About nine months ago SNWAM dug into the municipal not-for-profit hospital sector and saw the tailwinds of the Affordable Care Act (ACA) turning to headwinds.
Our sector thesis going into our 2016 strategy meeting was that a larger insured population would lead to less charity care and bad debt expense, and that revenue growth would accelerate.
The charts below paint just such a picture. In the top chart we see the decline in the number of uninsured starting in 2013. In the bottom chart we clearly see both charity care as a percent of net patient revenue and bad debt expense of as a percent of net patient revenue fall, which supported high single digit compounded annual revenue growth for the sector.
However, leaving our meeting we identified that implementation and execution risk of strategies needed to capture increased patient volumes presented downside risk because the greater number people using Medicaid/Medicare insurance could thin operating margins and begin to pressure revenue growth.
Given this outlook, we reduced our overweight to the sector to 5% from 10%. Looking at the charts again (bottom chart), we see thinning operating cash flow margins and revenue growth begin to slow in 2016.
Now let’s get to our current sector outlook. The risks in the not-for-profit hospital sector have materially changed since the presidential election. The durability of the ACA, which provided positive credit trends, is now in doubt. Among the risks of ACA repeal could be the loss of health insurance premium subsidies, reversal of the individual mandate, cutting of the healthcare tax on premium plans and the reversal of Medicaid in expansion states.
Repealing any one of these benefits (or of the tax) would likely reduce the number of insured and create negative credit trends. While the outcomes of federal healthcare policy are highly uncertain, we do have a number of stabilizing factors.
According to the World Bank, the U.S. spent 17.1% of its GDP on healthcare. That is nearly a fifth of U.S. GDP. The Kaiser Family Foundation data in the chart above shows that nearly 20 million more people now have health insurance as a result of the ACA. That is a lot of people.

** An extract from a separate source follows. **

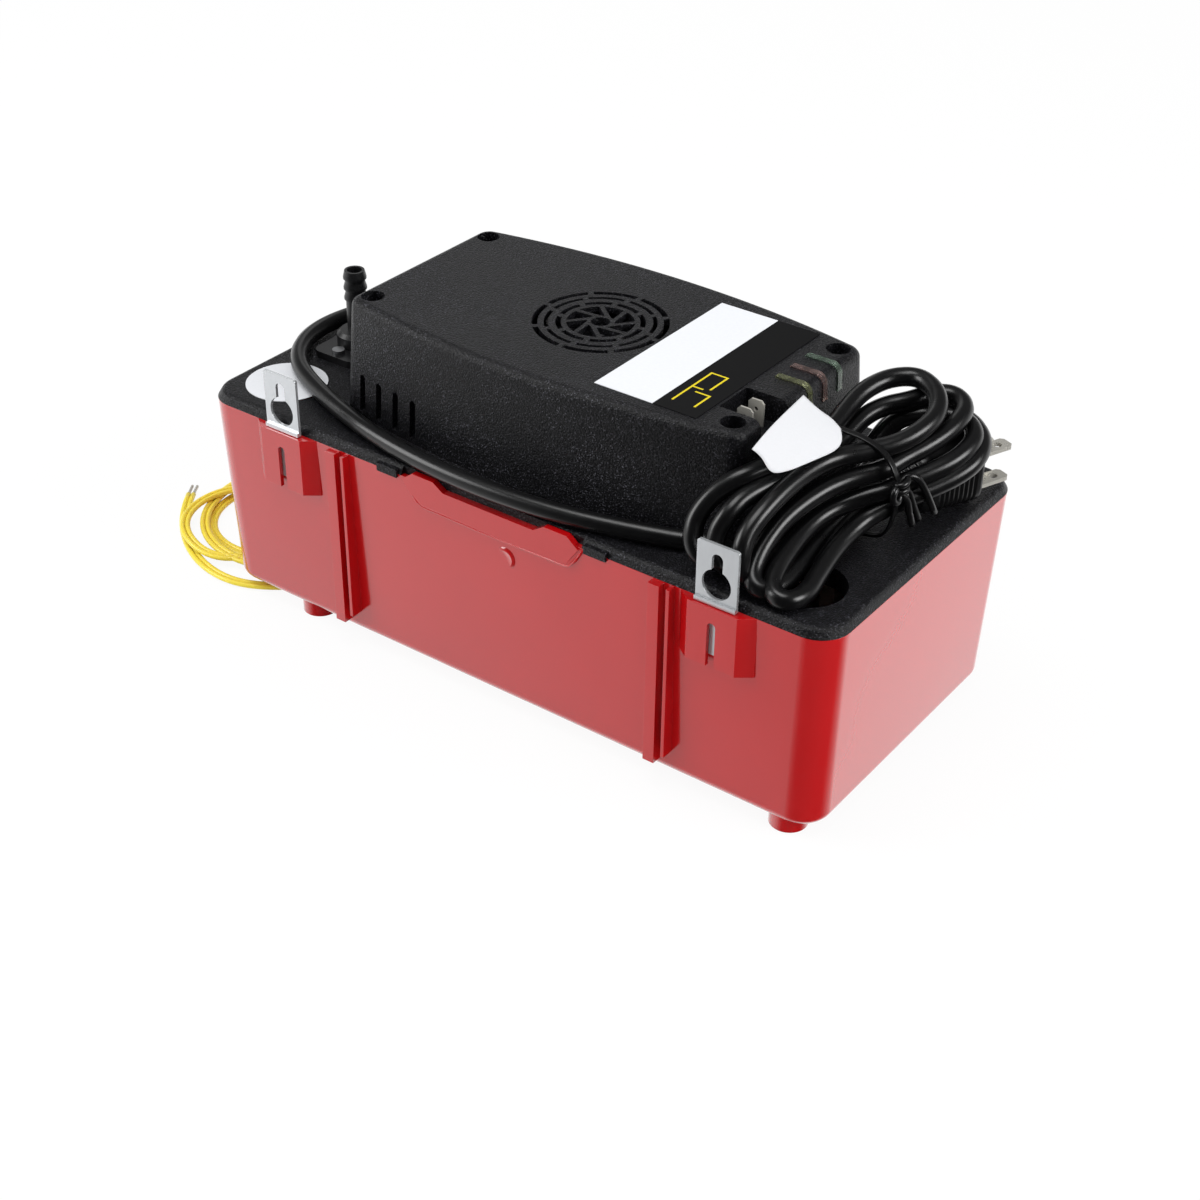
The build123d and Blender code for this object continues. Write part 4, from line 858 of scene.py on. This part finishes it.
@dataclass
class RimPanel:
    """Raised panel with clipped ends that stiffens the middle of the tank's rim."""

    outline: tuple[Span, ...] = (
        (-40.8, -1.0), (-33.4, -8.3), (-31.0, -9.4), (0.0, -9.9), (34.2, -9.6), (36.8, -8.8),
        (38.6, -6.8), (42.6, -0.4), (30.0, -0.3), (0.0, -0.3), (-30.0, -0.3),
    )
    steps: tuple[Span, ...] = ((0.0, -0.3), (0.15, 0.0), (0.5, 0.15), (1.1, 0.15))
    lean_mm: float = 0.9
    lean_depth: float = 9.0
    bead_radius: float = 0.42
    beaded_points: int = 8

    def on_wall(self, x: float, z: float, proud: float) -> Vector:
        """Gives the place of a panel point, which leans out towards its lower edge."""
        leaning = self.lean_mm * min(1.0, max(0.0, -z / self.lean_depth))
        return at(x, front_wall(z) - leaning - proud, z)

    def make(self) -> None:
        """Raises the panel on the wall in rows, each one further in than the last."""
        mesh = bmesh.new()
        flat = [Vector(point) for point in self.outline]
        count = len(flat)
        inward = []
        for i, point in enumerate(flat):
            before = (point - flat[i - 1]).normalized()
            after = (flat[(i + 1) % count] - point).normalized()
            along = (before + after).normalized()
            inward.append(Vector((-along.y, along.x)))
        rows = []
        for inset, proud in self.steps:
            row = []
            for point, way in zip(flat, inward):
                x, z = point + way * inset
                row.append(mesh.verts.new(self.on_wall(x, z, proud)))
            rows.append(row)
        stitch(mesh, rows)
        mesh.faces.new(rows[-1])
        bmesh.ops.recalc_face_normals(mesh, faces=mesh.faces)
        edge = [self.on_wall(x, z, 0.0) for x, z in self.outline[:self.beaded_points]]
        swept(mesh, edge, circle_outline(self.bead_radius * MM), [Vector((0, 1, 0))] * len(edge))
        new_piece("rim_panel", mesh, "tank_plastic")


# -------- power cord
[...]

The point is, highly salient and complex issues (like health care policy) that affect a large portion of the U.S. economy and impact tens of millions of people will take time to change. Any changes will likely be gradual and implemented over many years, just as it took years for the regulations promulgated by the ACA to be implemented. We have a great recent example from the 2015 Kentucky race for governor.
Matt Bevin (R) won the race on a platform that opposed the ACA, pledged to shut down Kentucky’s state health insurance marketplace, switch the state to the federal marketplace and repeal Medicaid expansion immediately after taking office.
But following taking office, Governor Bevin switched his focus primarily to modifying the state’s Medicaid expansion rather than repealing it outright. This is a great case study in political rhetoric versus policy reality.
But let’s be real. The U.S. Census Bureau forecasts that by 2025 20% of the U.S. population will be over 65 years old and eligible for Medicaid/Medicare insurance.
The 20 million who could potentially lose health insurance if the ACA is “repealed” will be quickly replaced by an aging U.S. population. Therefore the hospital sector will regain the lost insured pool fairly quickly, and negative credits from ACA uncertainty will give way to different credit metrics like operational efficiencies, payer mix and the management of contractual allowances and discounts.
Given these sector drivers, we are comfortable maintaining our 5% weighting to the sector and believe we are very well positioned to take advantage of any market dislocation from whatever ACA noise lies ahead of us.